In 2004, my best friend called me on the landline in my college dorm room to tell me about a newfangled website called Facebook, which was, as she put it, “a great time-waster.” At that point still limited to college students, it consisted of little more than a profile photo and the prompt, “[Your Name] is…” After which you could finish the sentence and post your “status.” It was a way to connect with friends at other colleges, and with students at your own college whom you might not know. The command commonly used at the time was “Facebook me”—meaning, “Look me up on Facebook.”
This phrase was not, as it happened, unknown to me: my high school had a literal item called a facebook that was published annually and contained the name and photo of every student and teacher. If your friends weren’t acquainted with the boy or girl you were crushing on (another noun that’s recently been verbified), you’d say, “facebook him/her,” and they’d pull the book out of their backpacks to see what your love object looked like. So it seemed natural to me that someone should have created an online version of the same concept. (It’s salacious origins notwithstanding.)
The phrase “Facebook me” soon fell out of vogue, however. It was quickly replaced by the phrase that is still in use today—a phrase that I find in many ways problematic:
The word friend, used from the 12th century onward as a noun, was first used as a verb during the 13th century; according to Merriam-Webster, it meant “to act as the friend of.” By the 1550s, however, a new verb had eclipsed it: to befriend. Beyond simply acting as someone’s friend, this word meant “to become a friend” to them. To be their friend.
In childhood, the act of befriending is a simple one: if the question, “Will you be my friend?” is answered in the affirmative, the deed is done. In adulthood, befriending someone isn’t so simple. Anyone who has moved to a new place will tell you how difficult it can be to make friends when you don’t know anyone. As adults, we can meet friends at work or through social activities, but friendship doesn’t just happen: it takes effort and time. To befriend another person requires that we put ourselves out there. It’s vulnerable. It’s awkward. It’s a process.
Having lost its archaic meaning, the verb “to friend” now tells a different story. You “friend” someone on Facebook by tapping a button. You maintain that friendship by logging into the app and scrolling through that person’s posts. Maybe you message them, or follow them, or view their “story”—another interesting word mutation: no longer a series of words that tell a tale, but a collection of images. Maybe you even wish them a happy birthday—when the app tells you to, of course. Still to an extent merely a “great time-waster,” Facebook has diminished the act of friendship to a series of clicks. And it’s made the verb form of the word so ubiquitous, it even comprises the eyebrow-raising title of a popular TV show: “God Friended Me.”
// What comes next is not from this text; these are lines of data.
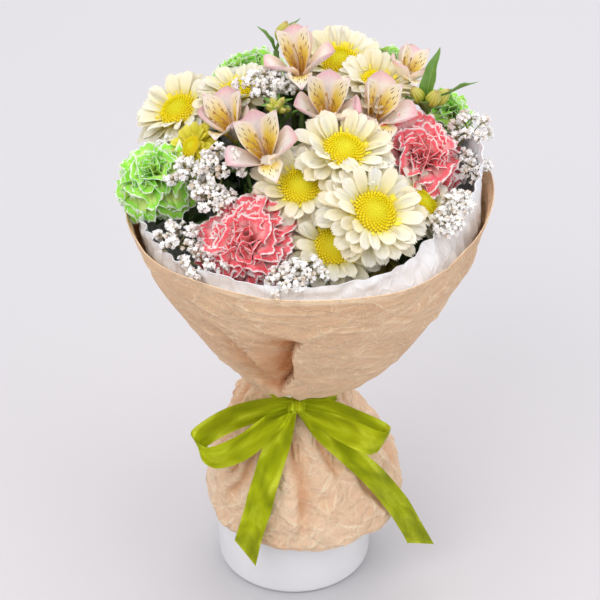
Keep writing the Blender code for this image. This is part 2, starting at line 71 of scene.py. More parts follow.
def shellOf(points, quads, tris=None, finish=0, **marks):
    n = len(points)
    tris = np.zeros((0, 3), int) if tris is None else tris
    flat = {key: np.broadcast_to(np.asarray(value, float), n) for key, value in marks.items()}
    return {"points": points, "quads": quads, "tris": tris, "finish": finish, "marks": flat}


def ringShell(rings, low, high, finish=0, **marks):
    # rings[i, j] is point j round ring i, and a point at each end closes it with a fan
    rows, sides, _ = rings.shape
    index = np.arange(rows * sides).reshape(rows, sides)
    index = np.concatenate([index, index[:, :1]], 1)
    first, last = np.full(sides, rows * sides), np.full(sides, rows * sides + 1)
    lowFan = np.stack([first, index[0, 1:], index[0, :-1]], -1)
    highFan = np.stack([last, index[-1, :-1], index[-1, 1:]], -1)
    tris = np.concatenate([lowFan, highFan])
    points = np.concatenate([rings.reshape(-1, 3), [low, high]])
    along = np.concatenate([np.repeat(np.linspace(0, 1, rows), sides), [0, 1]])
    around = np.concatenate([np.tile(np.linspace(0, 1, sides, endpoint=False), rows), [0, 0]])
    return shellOf(points, quadsOf(index), tris, finish, along=along, across=around, **marks)


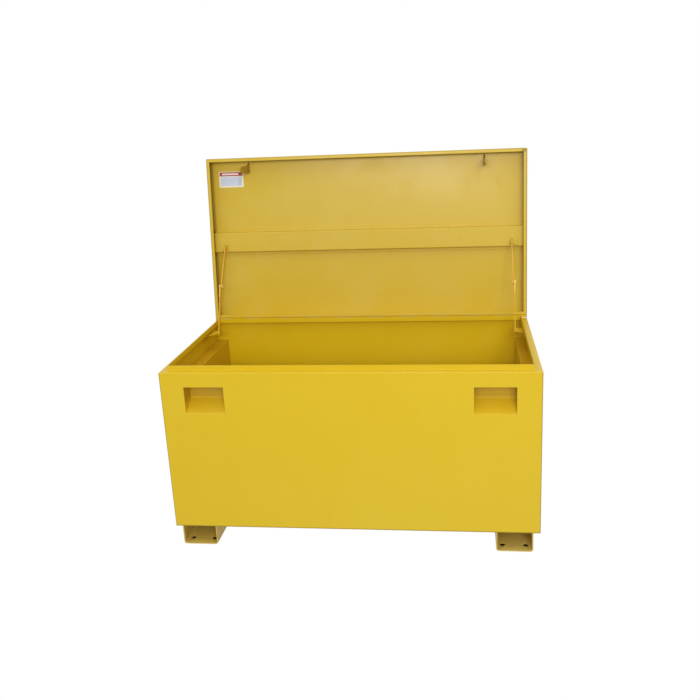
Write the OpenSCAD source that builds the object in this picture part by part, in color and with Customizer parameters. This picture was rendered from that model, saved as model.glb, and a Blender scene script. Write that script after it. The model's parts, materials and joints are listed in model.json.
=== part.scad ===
// Steel site storage chest with a folding-stay lid and a sliding tool tray.
// Millimetres. +Z up, +Y to the back, +X to the right.
// Origin: on the floor, midway between the four outer anchor holes of the skids.
// The lid is drawn closed and then turned open about its hinge pin.

/* [Chest] */
// Outside width of the chest
box_w = 1220; // [1000:10:1500]
// Outside depth of the chest
box_d = 620; // [520:10:750]
// Height from the chest's underside to its rim ledge
box_h = 550; // [450:10:700]
// Thickness of the chest and lid sheet
sheet = 2; // [1.5:0.1:2.4]
// Width of the flat ledge that carries the lid
ledge_w = 24; // [18:1:28]
// Height of the upstand behind the ledge
upstand_h = 17; // [12:1:22]

/* [Lid] */
// Angle at which the lid stands open
open_angle = 96; // [90:1:100]
// Height of the lid's skirt
skirt_h = 57; // [48:1:80]
// Width of the return flange round the skirt's edge
return_w = 13; // [10:1:16]
// Distance that the lid's front lip overhangs the front panel
lip_over = 3; // [0:0.5:6]
// Gap between the closed lid and the ledge
lid_gap = 1; // [0.6:0.1:2]
// Width of the lid stiffener's crown
stiffener_w = 77; // [60:1:100]
// Height of the lid stiffener
stiffener_h = 24; // [16:1:28]
// Width of the stiffener's welding flanges
stiffener_flange = 13; // [8:1:20]
// Width of the lid label
label_w = 98; // [80:1:130]
// Height of the lid label
label_h = 61; // [40:1:80]

/* [Hinge] */
// Distance from the chest's back face to the hinge pin
hinge_out = 5; // [4.6:0.1:6]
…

During the past few months, when many of us have been stuck at home, contact with our friends has become more important than ever—but it’s also been much more difficult to achieve. So although Facebook can be a window onto the world for those in isolation, its trivialized version of friendship is increasingly inadequate. What does it mean to be a friend, beyond the superficial act of friending? Does clicking “like” or leaving a pithy comment have anything to do with actual kinship? Can attention or approbation from one’s digital “friends” fill the void that separation from our flesh-and-blood friends has left in us?
The answer, of course, is no—and folks seem to be catching on. Though many people (myself included) are spending a bit more time than usual on social media, the skyrocketing popularity of video calling—for every purpose from class reunions to happy hours to game nights—indicates that in our isolated state, we’re searching for something more social than media. There’s even been an uptick in good old-fashioned phone calls—which, as some have noted, can be a lot more satisfying than peering into a tiny screen for a video chat. But even these are not substitutes for real person-to-person contact—even if it involves a moat of air six feet across.
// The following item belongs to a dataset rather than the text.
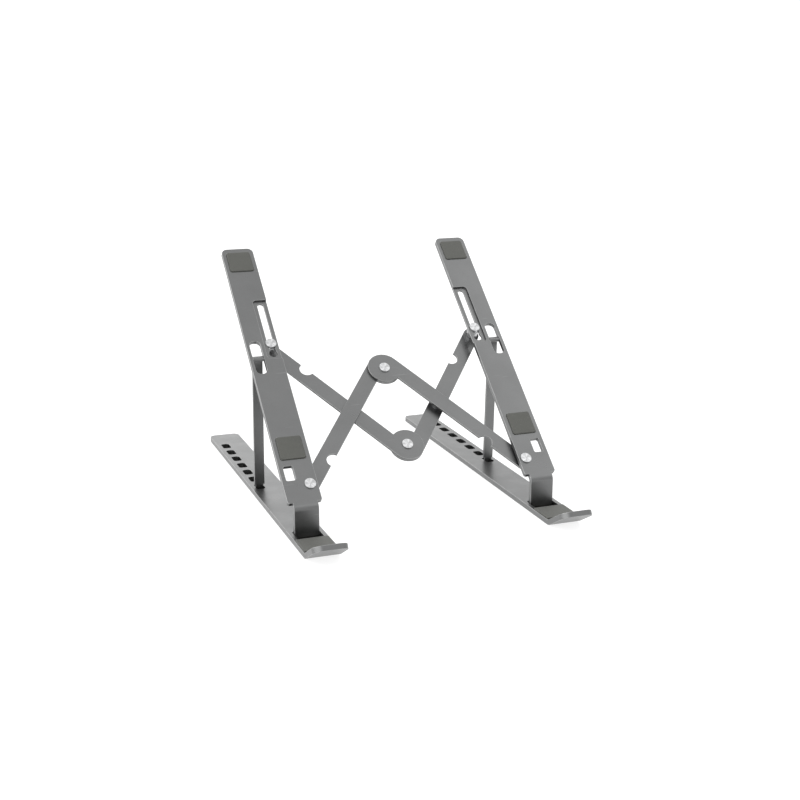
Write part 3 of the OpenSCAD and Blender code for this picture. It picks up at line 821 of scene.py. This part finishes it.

In the past few days, thousands of people have risked their lives to physically stand in solidarity with their friends and allies. And though many who are still in isolation are using social media as a platform for activism, they’re also showing unity and support in countless real-life, real-time, really important ways. So maybe it’s time we reconditioned the word friend. Look around at the people you’re making a real effort to stay in touch with. Pick up the phone to dial it rather than swiping. Check in with the people you befriended before friending was a thing. And look forward to the day when we’ll finally be able to look into each other’s mask-free faces and say—in whatever adultified way we can—Will you be my friend?